**Exercise requirements**. Give back, exactly as written, the lines from the beginning of the listing through the one that contains "letter_shifts = (-0.0012, -0.0003, -0.0011, -0.0006, 0.0009)".

**Data extract**.
■ ■ ■ ■

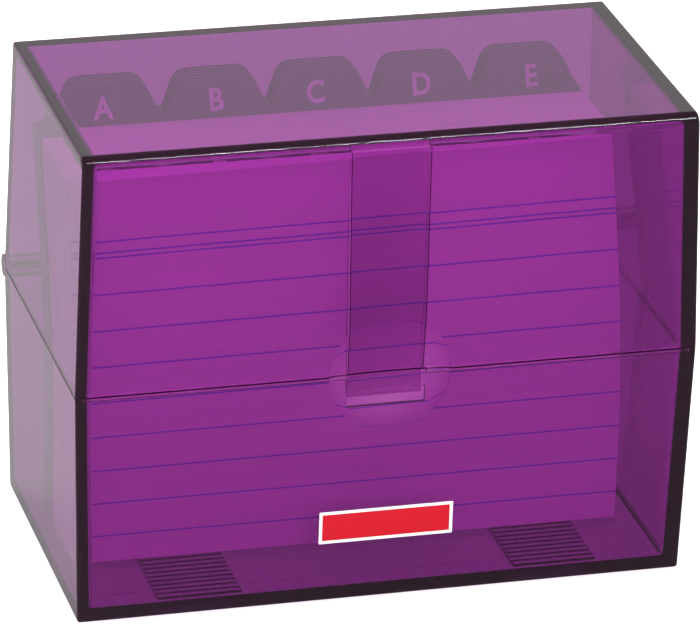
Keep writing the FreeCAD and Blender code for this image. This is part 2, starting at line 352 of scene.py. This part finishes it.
divider_height = 0.07705
divider_thickness = 0.00021
tab_height = 0.00715
tab_shoulder = 0.003
tab_gap = 0.00055
tab_start_room = 0.00175
tab_end_room = 0.0005
first_tab_shift = 0.0006
tab_radius = 0.0034
tab_count = 5
tab_round_steps = 8
divider_count = 25
divider_darks = (0.165, 0.155, 0.175, 1.0), (0.175, 0.165, 0.185, 1.0)
# Paler colour of the tabs' thin cut edges: a painted highlight where light catches them
edge_highlight_color = (0.42, 0.40, 0.44, 1.0)
face_index = 0
letter_index = 1
edge_index = 2
letter_height = 0.00445
letter_foot = 0.0005
letter_narrow = 0.88
letter_bold_share = 0.035
capital_share = 1.34
print_thickness = 0.00001
letter_color = (0.92, 0.90, 0.90, 1.0)
letter_shifts = (-0.0012, -0.0003, -0.0011, -0.0006, 0.0009)

tab_plastic = Finish(bpy.data.materials.new("dark_divider_plastic"))
speck = tab_plastic.add("ShaderNodeTexNoise", {}, {
    "Vector": tab_plastic.add("ShaderNodeTexCoord")[3], "Scale": 500.0, "Detail": 2.0})[0]
tab_color = tab_plastic.add("ShaderNodeMix", {"data_type": "RGBA"}, {
    0: speck, 6: divider_darks[0], 7: divider_darks[1]})[2]
tab_material = tab_plastic.output(tab_plastic.add("ShaderNodeBsdfPrincipled", {}, {
    "Base Color": tab_color, "Roughness": speck * 0.15 + 0.45})[0])

# Painted highlight along the tabs' cut edges
cut_edge = Finish(bpy.data.materials.new("painted_edge_highlight"))
edge_highlight_material = cut_edge.output(cut_edge.add("ShaderNodeBsdfPrincipled", {}, {
    "Base Color": edge_highlight_color, "Roughness": 0.5})[0])

letter_ink = Finish(bpy.data.materials.new("pale_letter_print"))
letter_material = letter_ink.output(letter_ink.add("ShaderNodeBsdfPrincipled", {}, {
    "Base Color": letter_color, "Roughness": 0.6})[0])


def tab_points(left, right):
    """Rounded outline of a tab, from its right foot over the top to its left foot."""
    top = divider_height + tab_height
    turn = math.atan2(tab_height, tab_shoulder)
    reach = tab_radius * math.tan(turn / 2)
    points = [(right, divider_height)]
    centre_s = top - tab_radius
    centre_r = right - tab_shoulder - reach
    centre_l = left + tab_shoulder + reach
    for i in range(tab_round_steps + 1):
        angle = math.pi / 2 - turn + turn * i / tab_round_steps
        points.append((centre_r + tab_radius * math.cos(angle), centre_s + tab_radius * math.sin(angle)))
    for i in range(tab_round_steps + 1):
        angle = math.pi / 2 + turn * i / tab_round_steps
        points.append((centre_l + tab_radius * math.cos(angle), centre_s + tab_radius * math.sin(angle)))
    points.append((left, divider_height))
    return points


def letter_mesh(character):
    """Flat filled outline of one bold letter, as points and faces."""
    curve = bpy.data.curves.new("letter", "FONT")
    curve.body = character
    curve.size = letter_height * capital_share
    curve.offset = letter_height * letter_bold_share
    curve.align_x = "CENTER"
    holder = bpy.data.objects.new("letter", curve)
    bpy.context.scene.collection.objects.link(holder)
    bpy.context.view_layer.update()
    flat = bpy.data.meshes.new_from_object(holder)
    points = [(v.co.x, v.co.y) for v in flat.vertices]
    faces = [tuple(p.vertices) for p in flat.polygons]
    bpy.data.objects.remove(holder)
    bpy.data.curves.remove(curve)
    return points, faces


for number in range(divider_count):
    character = chr(ord("A") + number)
    node = f"divider_{character.lower()}"
    foot = foot_of(node)
    low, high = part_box(node)
    pitch = (high.x - low.x - tab_start_room - tab_end_room) / tab_count
    right = high.x - tab_end_room - (tab_count - 1 - number % tab_count) * pitch
    if number % tab_count == 0:
        right -= first_tab_shift
    left = right - pitch + tab_gap
    points, faces = strip(high.x - low.x, (low.x + high.x) / 2, bend_lengths(divider_height))
    last = len(points)
    tab = tab_points(left, right)
    points = points + tab
    # The top edge of the sheet and the foot of the tab share one face, so the leaf stays closed
    faces = faces[:-1]
    corner_l, corner_r = last - 4, last - 3
    faces.append((corner_l, corner_r, last - 1, *range(last, last + len(tab)), last - 2))
    mesh = bmesh.new()
    add_sheet(mesh, foot, points, faces, divider_thickness, indices=(face_index, edge_index))
    bmesh.ops.remove_doubles(mesh, verts=mesh.verts, dist=1e-6)
    # Only the tab's own edge gets the paler colour, a painted highlight where light catches it
    shoulder = on_leaf(foot, 0, divider_height, 0).z
    for face in mesh.faces:
        if face.material_index == edge_index and face.calc_center_median().z < shoulder + 0.0001:
            face.material_index = face_index
    glyph, glyph_faces = letter_mesh(character)
    middle = (left + right) / 2 + letter_shifts[number % tab_count]
    placed = [(x * letter_narrow + middle, s + divider_height + letter_foot) for x, s in glyph]
    add_sheet(
        mesh, foot, placed, glyph_faces, print_thickness, (0, 0, -print_thickness),
        (letter_index, letter_index))
    divider = leaf_object(
        f"lettered_divider_{character.lower()}", mesh, [tab_material, letter_material, edge_highlight_material])
    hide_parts(node)
    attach(divider, f"register_row_{number // tab_count + 1}")

# Studio
# A pale floor and a soft light tent, with the camera where the photograph was taken from.

floor_reach = 4.0
floor_drop = 0.0002
floor_near = -0.06
case_middle_height = 0.045
tent_light = (0.68, 0.68, 0.68, 1.0)
tent_mirrored = (0.78, 0.78, 0.78, 1.0)
pale = (0.8, 0.8, 0.8, 1.0)
white = (1.0, 1.0, 1.0, 1.0)
black = (0.0, 0.0, 0.0, 1.0)

floor_mesh = bmesh.new()
bmesh.ops.create_grid(floor_mesh, x_segments=1, y_segments=1, size=floor_reach)
floor_paint = Finish(bpy.data.materials.new("studio_floor"))
# The floor is painted darker where it is seen through the plastic and in reflections, most of all in front
# of the case: painted shade that dims what the plastic reflects and shows
way = floor_paint.add("ShaderNodeLightPath")
_, behind, _ = floor_paint.add("ShaderNodeSeparateXYZ", {}, {0: floor_paint.add("ShaderNodeTexCoord")[3]})
near = floor_paint.add("ShaderNodeMapRange", {"interpolation_type": "SMOOTHSTEP"}, {
    0: behind, 1: floor_near, 2: 0.0, 3: 1.0, 4: 0.0})[0]
painted_floor_shade = way[6] * 0.2 + way[3] * 0.56 + near * way[3] * 0.3
floor_color = floor_paint.add("ShaderNodeMix", {"data_type": "RGBA"}, {
    0: painted_floor_shade, 6: pale, 7: black})[2]
floor_body = floor_paint.add("ShaderNodeBsdfPrincipled", {}, {
    "Base Color": floor_color, "Roughness": 0.6})[0]
seen_floor = way[0] + way[3] * 0.2 + way[6] * 0.6
glow = floor_paint.add("ShaderNodeEmission", {}, {"Color": white, "Strength": 0.5})[0]
lit = floor_paint.add("ShaderNodeAddShader", {}, {0: floor_body, 1: glow})[0]
floor_look = floor_paint.add("ShaderNodeMixShader", {}, {0: seen_floor, 1: floor_body, 2: lit})[0]
floor = leaf_object("studio_floor", floor_mesh, [floor_paint.output(floor_look)])
floor.location.z = -floor_drop

world = bpy.data.worlds.new("studio_room")
bpy.context.scene.world = world
room = Finish(world)
rays = room.add("ShaderNodeLightPath")
seen_room = rays[0].step("MAXIMUM", rays[0], rays[6])
_, toward_back, toward_top = room.add("ShaderNodeSeparateXYZ", {}, {0: room.add("ShaderNodeTexCoord")[0]})
backdrop = room.add("ShaderNodeMapRange", {"interpolation_type": "SMOOTHSTEP"}, {
    0: toward_top - toward_back * 0.25, 1: 0.2, 2: 0.5, 3: 1.0, 4: 0.3})[0]
mirrored = room.add("ShaderNodeMix", {"data_type": "RGBA"}, {
    0: backdrop, 6: black, 7: tent_mirrored})[2]
soft_light = room.add("ShaderNodeMix", {"data_type": "RGBA"}, {
    0: rays[3], 6: tent_light, 7: mirrored})[2]
sky = room.add("ShaderNodeMix", {"data_type": "RGBA"}, {0: seen_room, 6: soft_light, 7: white})[2]
room.add("ShaderNodeOutputWorld", {}, {"Surface": room.add("ShaderNodeBackground", {}, {"Color": sky})[0]})


def soft_lamp(name, place, width, height, power):
    """Soft lamp aimed at the case, hidden from the camera and from sight through the plastic."""
    lamp = bpy.data.lights.new(name, "AREA")
    lamp.shape = "RECTANGLE"
    lamp.size = width
    lamp.size_y = height
    lamp.energy = power
    holder = bpy.data.objects.new(name, lamp)
    bpy.context.scene.collection.objects.link(holder)
    holder.location = place
    aim = Vector((0, 0, case_middle_height)) - holder.location
    holder.rotation_mode = "QUATERNION"
    holder.rotation_quaternion = aim.to_track_quat("-Z", "Y")
    holder.visible_camera = False
    holder.visible_transmission = False
    return holder


soft_lamp("front_lamp", Vector((-0.20, -1.08, 0.58)), 0.45, 0.45, 10.4).visible_glossy = False
# Only mirrored: it draws the bright line along the lid's rounded front edge
soft_lamp("edge_lamp", Vector((0.295, -0.70, 1.05)), 0.48, 0.10, 5.5).visible_diffuse = False
for name, place, power in (
        ("top_lamp", Vector((0, 0.45, 1.15)), 10.5), ("left_lamp", Vector((-1.25, 0.15, 0.35)), 24.0)):
    soft_lamp(name, place, 0.7, 0.7, power).visible_glossy = False

azimuth = math.radians(-15.54)
elevation = math.radians(23.53)
roll = math.radians(1.66)
distance = 1.1134
target = Vector((0.00081, 0, 0.04518))
forward = Vector((
    -math.sin(azimuth) * math.cos(elevation), math.cos(azimuth) * math.cos(elevation), -math.sin(elevation)))
level = Vector((math.cos(azimuth), math.sin(azimuth), 0))
upright = level.cross(forward)
side = math.cos(roll) * level + math.sin(roll) * upright
top = -math.sin(roll) * level + math.cos(roll) * upright
lens = bpy.data.cameras.new("camera")
lens.lens = 299.9
lens.sensor_width = 36.0
lens.clip_end = 20.0
camera = bpy.data.objects.new("camera", lens)
bpy.context.scene.collection.objects.link(camera)
spot = target - forward * distance
camera.matrix_world = Matrix((
    (side.x, top.x, -forward.x, spot.x), (side.y, top.y, -forward.y, spot.y),
    (side.z, top.z, -forward.z, spot.z), (0, 0, 0, 1)))
bpy.context.scene.camera = camera
bpy.context.scene.view_settings.view_transform = "Standard"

■ ■ ■ ■

**Exercise output**.
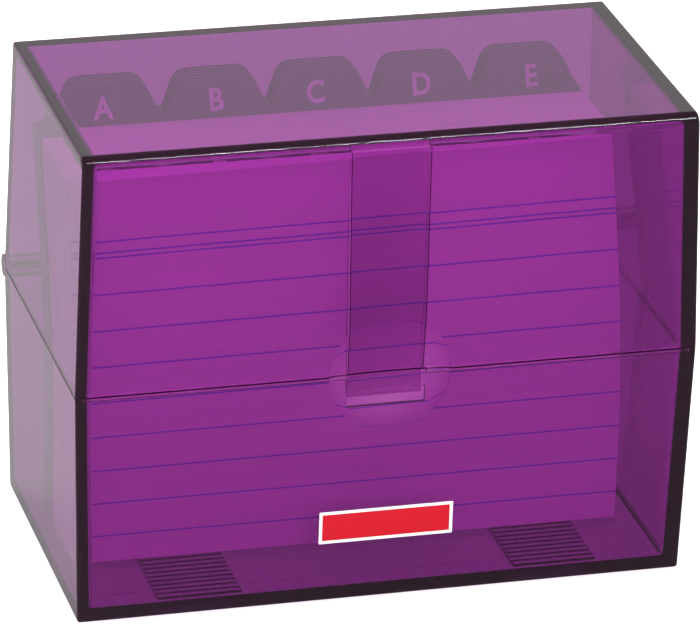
Keep writing the FreeCAD and Blender code for this image. This is part 2, starting at line 352 of scene.py. This part finishes it.
divider_height = 0.07705
divider_thickness = 0.00021
tab_height = 0.00715
tab_shoulder = 0.003
tab_gap = 0.00055
tab_start_room = 0.00175
tab_end_room = 0.0005
first_tab_shift = 0.0006
tab_radius = 0.0034
tab_count = 5
tab_round_steps = 8
divider_count = 25
divider_darks = (0.165, 0.155, 0.175, 1.0), (0.175, 0.165, 0.185, 1.0)
# Paler colour of the tabs' thin cut edges: a painted highlight where light catches them
edge_highlight_color = (0.42, 0.40, 0.44, 1.0)
face_index = 0
letter_index = 1
edge_index = 2
letter_height = 0.00445
letter_foot = 0.0005
letter_narrow = 0.88
letter_bold_share = 0.035
capital_share = 1.34
print_thickness = 0.00001
letter_color = (0.92, 0.90, 0.90, 1.0)
letter_shifts = (-0.0012, -0.0003, -0.0011, -0.0006, 0.0009)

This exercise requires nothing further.